The interactions between them, all of them ... I'm not sure how to explain where it comes from. All of them are ... are people, all of them have pasts, and pains, and hopes, and fears, and reasons. Loki's fear to lose Gabriel, here. Jor's desire to be accepted. Fenrir's protection of his family, and awareness of a similar spirit in Cas. Cas' courage in the face of power, and tactical awareness of what Gabriel could mean for him, and his desire, echoing Gabriel's, for family that will not strike at him. Gabriel's hope, and desire, and confusion, should it come down to it, about which of them he should protect. It's all ... tangled together, in this, all of them tangled around each other. There are threads, pulled to the surface of the interactions as needed, as prompted in reaction to each other. I'm ... not sure how to explain it?
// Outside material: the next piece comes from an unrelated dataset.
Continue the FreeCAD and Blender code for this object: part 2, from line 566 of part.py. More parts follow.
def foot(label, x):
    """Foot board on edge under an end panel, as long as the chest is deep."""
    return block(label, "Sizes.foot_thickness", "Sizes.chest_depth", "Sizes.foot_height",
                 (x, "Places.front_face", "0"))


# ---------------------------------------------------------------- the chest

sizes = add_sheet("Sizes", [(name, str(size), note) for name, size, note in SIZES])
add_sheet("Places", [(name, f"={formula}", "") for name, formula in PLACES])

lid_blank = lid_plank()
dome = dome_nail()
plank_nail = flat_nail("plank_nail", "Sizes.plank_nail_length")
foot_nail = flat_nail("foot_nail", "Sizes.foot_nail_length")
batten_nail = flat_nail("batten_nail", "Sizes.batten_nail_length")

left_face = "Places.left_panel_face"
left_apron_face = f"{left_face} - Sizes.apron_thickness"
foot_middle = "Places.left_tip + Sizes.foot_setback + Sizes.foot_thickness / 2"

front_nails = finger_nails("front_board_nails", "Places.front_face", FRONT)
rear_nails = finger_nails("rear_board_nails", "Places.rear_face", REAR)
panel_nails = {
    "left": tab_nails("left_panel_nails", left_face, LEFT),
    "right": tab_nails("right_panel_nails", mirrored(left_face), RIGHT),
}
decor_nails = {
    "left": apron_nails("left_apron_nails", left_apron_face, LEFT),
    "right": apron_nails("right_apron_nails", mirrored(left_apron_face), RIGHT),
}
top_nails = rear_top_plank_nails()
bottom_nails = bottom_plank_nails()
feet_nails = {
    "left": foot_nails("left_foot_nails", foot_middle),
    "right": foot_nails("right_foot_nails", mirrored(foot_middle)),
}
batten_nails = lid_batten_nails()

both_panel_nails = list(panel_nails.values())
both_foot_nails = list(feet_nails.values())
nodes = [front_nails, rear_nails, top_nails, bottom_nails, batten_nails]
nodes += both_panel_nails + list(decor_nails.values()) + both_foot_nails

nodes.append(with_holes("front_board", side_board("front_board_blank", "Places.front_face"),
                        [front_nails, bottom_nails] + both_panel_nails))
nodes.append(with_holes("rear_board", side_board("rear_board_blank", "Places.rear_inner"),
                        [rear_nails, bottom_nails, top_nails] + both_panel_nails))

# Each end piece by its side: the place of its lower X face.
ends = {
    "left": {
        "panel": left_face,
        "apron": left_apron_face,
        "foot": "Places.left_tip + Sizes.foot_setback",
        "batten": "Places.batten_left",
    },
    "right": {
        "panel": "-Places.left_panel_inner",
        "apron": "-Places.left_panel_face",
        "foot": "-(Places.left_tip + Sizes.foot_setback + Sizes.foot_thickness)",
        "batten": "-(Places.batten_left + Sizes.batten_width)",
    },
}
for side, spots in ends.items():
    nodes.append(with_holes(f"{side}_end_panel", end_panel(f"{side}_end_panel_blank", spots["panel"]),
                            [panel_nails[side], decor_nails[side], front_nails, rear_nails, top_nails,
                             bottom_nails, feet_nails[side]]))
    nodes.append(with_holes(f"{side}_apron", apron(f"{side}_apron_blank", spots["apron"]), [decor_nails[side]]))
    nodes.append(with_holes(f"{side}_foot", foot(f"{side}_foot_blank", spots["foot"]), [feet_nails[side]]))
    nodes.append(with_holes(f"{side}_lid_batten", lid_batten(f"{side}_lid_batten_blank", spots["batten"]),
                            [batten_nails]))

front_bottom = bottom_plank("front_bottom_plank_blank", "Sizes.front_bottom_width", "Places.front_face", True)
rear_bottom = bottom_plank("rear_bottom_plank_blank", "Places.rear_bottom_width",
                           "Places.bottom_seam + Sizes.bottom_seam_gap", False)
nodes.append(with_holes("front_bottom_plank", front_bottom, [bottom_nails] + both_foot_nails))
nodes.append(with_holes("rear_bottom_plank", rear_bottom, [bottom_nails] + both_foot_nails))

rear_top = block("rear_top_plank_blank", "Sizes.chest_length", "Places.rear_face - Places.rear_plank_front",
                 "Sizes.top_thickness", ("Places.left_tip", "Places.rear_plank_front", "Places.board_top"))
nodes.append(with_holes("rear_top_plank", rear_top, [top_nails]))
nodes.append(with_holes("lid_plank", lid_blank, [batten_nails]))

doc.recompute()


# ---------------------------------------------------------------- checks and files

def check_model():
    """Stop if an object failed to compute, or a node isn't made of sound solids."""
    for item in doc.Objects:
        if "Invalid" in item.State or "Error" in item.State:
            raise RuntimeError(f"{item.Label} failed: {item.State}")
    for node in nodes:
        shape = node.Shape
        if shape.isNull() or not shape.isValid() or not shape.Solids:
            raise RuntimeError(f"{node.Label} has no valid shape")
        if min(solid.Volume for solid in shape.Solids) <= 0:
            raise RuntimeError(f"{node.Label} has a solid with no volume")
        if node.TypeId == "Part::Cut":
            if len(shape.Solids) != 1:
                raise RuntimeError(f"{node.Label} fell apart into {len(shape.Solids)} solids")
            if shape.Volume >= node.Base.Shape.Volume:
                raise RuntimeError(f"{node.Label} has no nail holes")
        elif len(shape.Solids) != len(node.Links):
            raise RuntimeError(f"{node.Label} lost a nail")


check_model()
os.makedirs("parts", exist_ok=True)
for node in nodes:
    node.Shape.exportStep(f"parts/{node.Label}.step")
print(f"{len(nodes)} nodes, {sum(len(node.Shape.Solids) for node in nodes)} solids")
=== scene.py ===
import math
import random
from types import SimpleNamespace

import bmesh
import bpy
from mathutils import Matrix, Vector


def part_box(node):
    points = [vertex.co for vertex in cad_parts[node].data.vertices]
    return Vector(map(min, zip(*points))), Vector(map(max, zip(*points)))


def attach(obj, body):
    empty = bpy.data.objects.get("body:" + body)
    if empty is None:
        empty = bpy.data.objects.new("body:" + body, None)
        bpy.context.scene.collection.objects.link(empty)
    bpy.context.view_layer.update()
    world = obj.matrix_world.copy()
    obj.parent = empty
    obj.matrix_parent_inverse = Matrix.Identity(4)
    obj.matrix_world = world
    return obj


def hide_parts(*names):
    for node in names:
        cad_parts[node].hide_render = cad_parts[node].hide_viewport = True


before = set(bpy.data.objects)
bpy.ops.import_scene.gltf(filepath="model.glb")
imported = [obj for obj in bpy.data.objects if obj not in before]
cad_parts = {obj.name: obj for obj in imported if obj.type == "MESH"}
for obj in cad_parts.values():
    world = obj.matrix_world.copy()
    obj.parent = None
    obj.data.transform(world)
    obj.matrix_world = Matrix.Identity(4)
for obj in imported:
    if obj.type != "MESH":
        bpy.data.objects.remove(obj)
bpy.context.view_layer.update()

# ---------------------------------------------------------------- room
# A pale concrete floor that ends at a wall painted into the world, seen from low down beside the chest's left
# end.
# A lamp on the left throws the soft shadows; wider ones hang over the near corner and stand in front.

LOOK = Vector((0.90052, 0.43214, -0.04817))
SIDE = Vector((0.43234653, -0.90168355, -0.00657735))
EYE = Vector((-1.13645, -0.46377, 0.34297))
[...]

Most of these things are not conscious thoughts for me, when I'm writing. They're ... I build models, in my head. Of, well, most everything. It's how I understand the world. Everything I know about a thing, all those facts about it, what they resulted in, by what processes, are all bundled together in my memory, and built into models, such that I do not necessarily need to consciously remember specific details at any one time, but call up the model entire, plug new information or a proposed situation in, and see how the model runs. This, these characters, these interactions, are something similar. Each character is an individual model, set in the proposed situation, conscious of input from each other, and set in motion. That's why where a story ends up need not be even remotely similar to where it was supposed to go when I set out. The models run ahead of my consicous thoughts. The story shifts around them. The characters ... interact. Heh.

Of course, those interactions are only as good as the models, and thus the understandings, they are based on. *shrugs sheepishly* I don't usually start out with large casts interacting. Far too many variables. You need to build, to that. Heh.

Um. Does that ... make anything resembling sense? Any of that? *ducks sheepishly* But. Meta on characters interactions in Weregild. Does that suffice?